| Data extract |
####
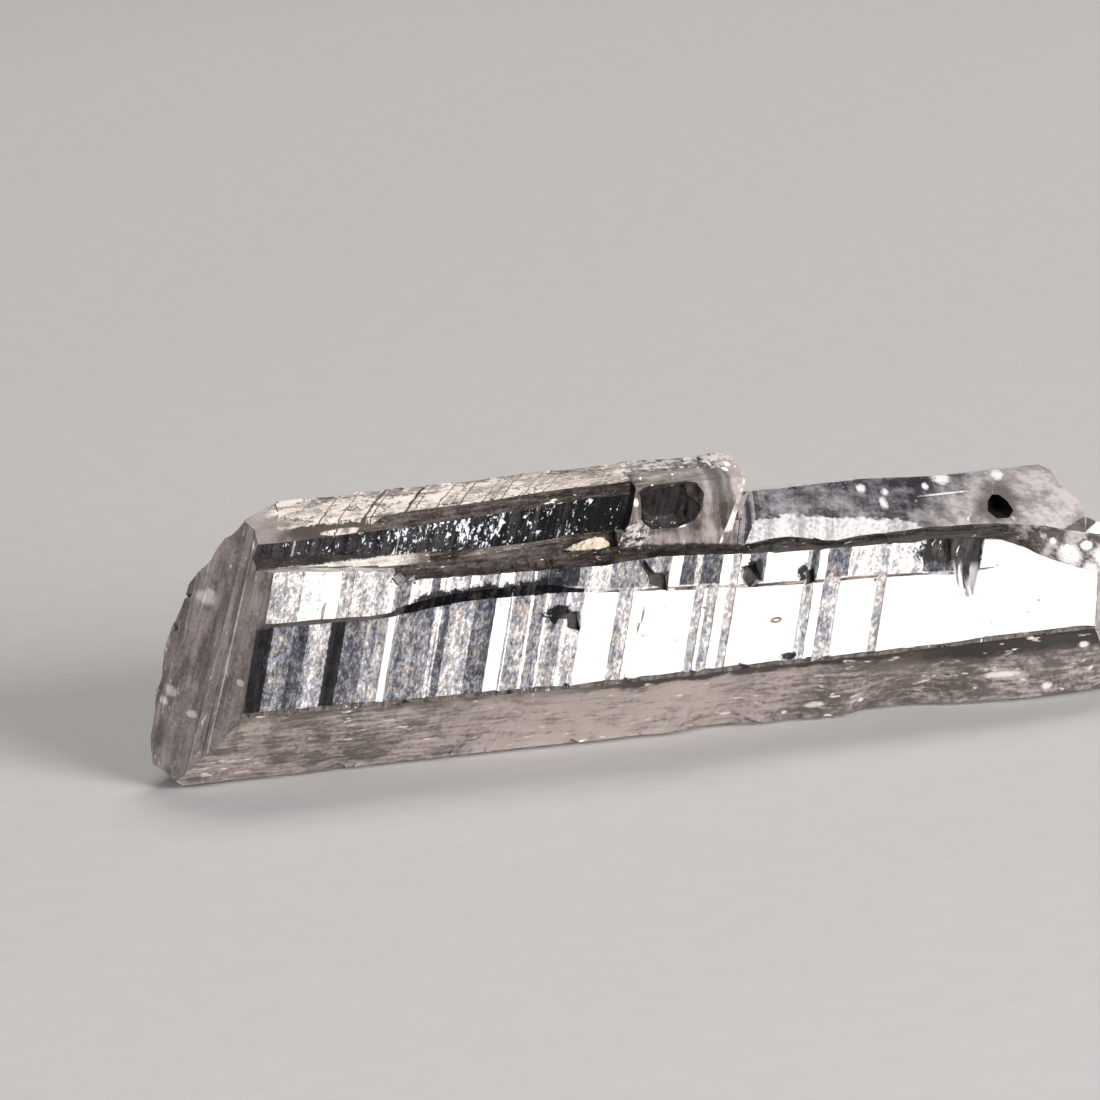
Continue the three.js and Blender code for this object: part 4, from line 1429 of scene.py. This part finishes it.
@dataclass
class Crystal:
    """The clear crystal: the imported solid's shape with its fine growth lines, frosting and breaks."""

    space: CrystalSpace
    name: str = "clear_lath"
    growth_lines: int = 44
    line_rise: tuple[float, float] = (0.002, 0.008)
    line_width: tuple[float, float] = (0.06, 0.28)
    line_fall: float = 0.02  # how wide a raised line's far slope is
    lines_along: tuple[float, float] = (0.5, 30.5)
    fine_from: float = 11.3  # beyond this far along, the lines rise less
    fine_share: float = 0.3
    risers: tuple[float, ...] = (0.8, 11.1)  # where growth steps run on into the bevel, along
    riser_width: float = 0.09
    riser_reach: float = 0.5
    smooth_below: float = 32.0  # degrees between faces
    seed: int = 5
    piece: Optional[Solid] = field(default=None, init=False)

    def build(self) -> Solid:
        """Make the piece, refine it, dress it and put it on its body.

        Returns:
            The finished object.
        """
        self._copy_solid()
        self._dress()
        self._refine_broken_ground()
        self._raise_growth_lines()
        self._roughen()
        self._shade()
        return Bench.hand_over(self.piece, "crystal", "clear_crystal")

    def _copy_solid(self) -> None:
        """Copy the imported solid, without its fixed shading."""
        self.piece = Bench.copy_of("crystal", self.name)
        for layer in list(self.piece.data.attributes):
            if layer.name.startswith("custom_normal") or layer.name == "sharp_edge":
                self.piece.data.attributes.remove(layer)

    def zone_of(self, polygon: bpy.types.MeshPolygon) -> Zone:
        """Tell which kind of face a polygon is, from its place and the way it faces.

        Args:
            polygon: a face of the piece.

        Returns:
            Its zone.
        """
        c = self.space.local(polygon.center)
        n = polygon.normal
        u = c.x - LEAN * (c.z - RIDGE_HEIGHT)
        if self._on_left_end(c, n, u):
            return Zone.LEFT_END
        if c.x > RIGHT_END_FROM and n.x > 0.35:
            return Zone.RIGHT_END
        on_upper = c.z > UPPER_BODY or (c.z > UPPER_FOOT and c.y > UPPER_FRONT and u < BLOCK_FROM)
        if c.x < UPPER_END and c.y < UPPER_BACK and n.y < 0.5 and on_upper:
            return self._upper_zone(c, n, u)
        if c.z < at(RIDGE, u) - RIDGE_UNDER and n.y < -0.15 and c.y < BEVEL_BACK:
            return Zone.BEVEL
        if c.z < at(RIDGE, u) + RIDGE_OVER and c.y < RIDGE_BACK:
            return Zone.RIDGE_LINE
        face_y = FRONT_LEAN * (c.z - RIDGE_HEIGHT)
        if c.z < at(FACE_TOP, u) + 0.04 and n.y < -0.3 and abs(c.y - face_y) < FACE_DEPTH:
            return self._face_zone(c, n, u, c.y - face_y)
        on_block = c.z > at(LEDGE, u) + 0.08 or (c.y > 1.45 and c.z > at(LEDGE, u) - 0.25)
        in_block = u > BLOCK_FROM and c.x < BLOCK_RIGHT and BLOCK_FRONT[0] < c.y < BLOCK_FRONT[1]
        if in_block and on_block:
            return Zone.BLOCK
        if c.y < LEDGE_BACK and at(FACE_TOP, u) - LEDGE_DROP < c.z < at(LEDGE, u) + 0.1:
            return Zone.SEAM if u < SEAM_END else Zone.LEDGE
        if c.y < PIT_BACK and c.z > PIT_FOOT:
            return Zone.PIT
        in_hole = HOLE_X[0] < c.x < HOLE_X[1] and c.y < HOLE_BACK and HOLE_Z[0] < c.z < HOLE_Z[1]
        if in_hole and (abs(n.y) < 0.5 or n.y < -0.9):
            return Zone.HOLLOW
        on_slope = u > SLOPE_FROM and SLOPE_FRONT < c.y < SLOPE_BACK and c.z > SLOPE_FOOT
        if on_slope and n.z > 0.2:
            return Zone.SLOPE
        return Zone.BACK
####
| What is needed |
Restate the first line and every line after it, word for word, stopping once the line with "on its body." is done.

| Solution to the exercise |
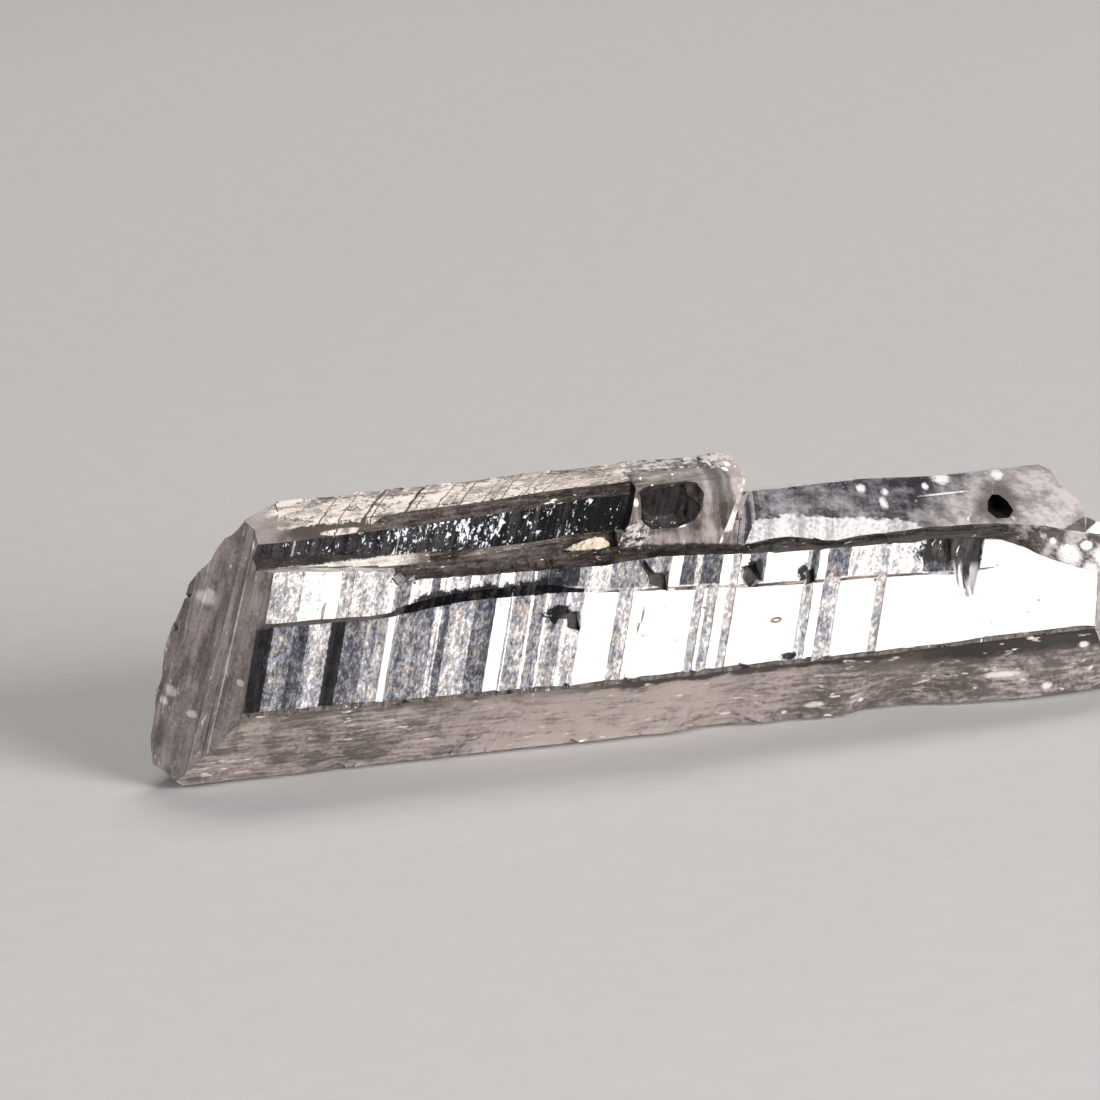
Continue the three.js and Blender code for this object: part 4, from line 1429 of scene.py. This part finishes it.
@dataclass
class Crystal:
    """The clear crystal: the imported solid's shape with its fine growth lines, frosting and breaks."""

    space: CrystalSpace
    name: str = "clear_lath"
    growth_lines: int = 44
    line_rise: tuple[float, float] = (0.002, 0.008)
    line_width: tuple[float, float] = (0.06, 0.28)
    line_fall: float = 0.02  # how wide a raised line's far slope is
    lines_along: tuple[float, float] = (0.5, 30.5)
    fine_from: float = 11.3  # beyond this far along, the lines rise less
    fine_share: float = 0.3
    risers: tuple[float, ...] = (0.8, 11.1)  # where growth steps run on into the bevel, along
    riser_width: float = 0.09
    riser_reach: float = 0.5
    smooth_below: float = 32.0  # degrees between faces
    seed: int = 5
    piece: Optional[Solid] = field(default=None, init=False)

    def build(self) -> Solid:
        """Make the piece, refine it, dress it and put it on its body.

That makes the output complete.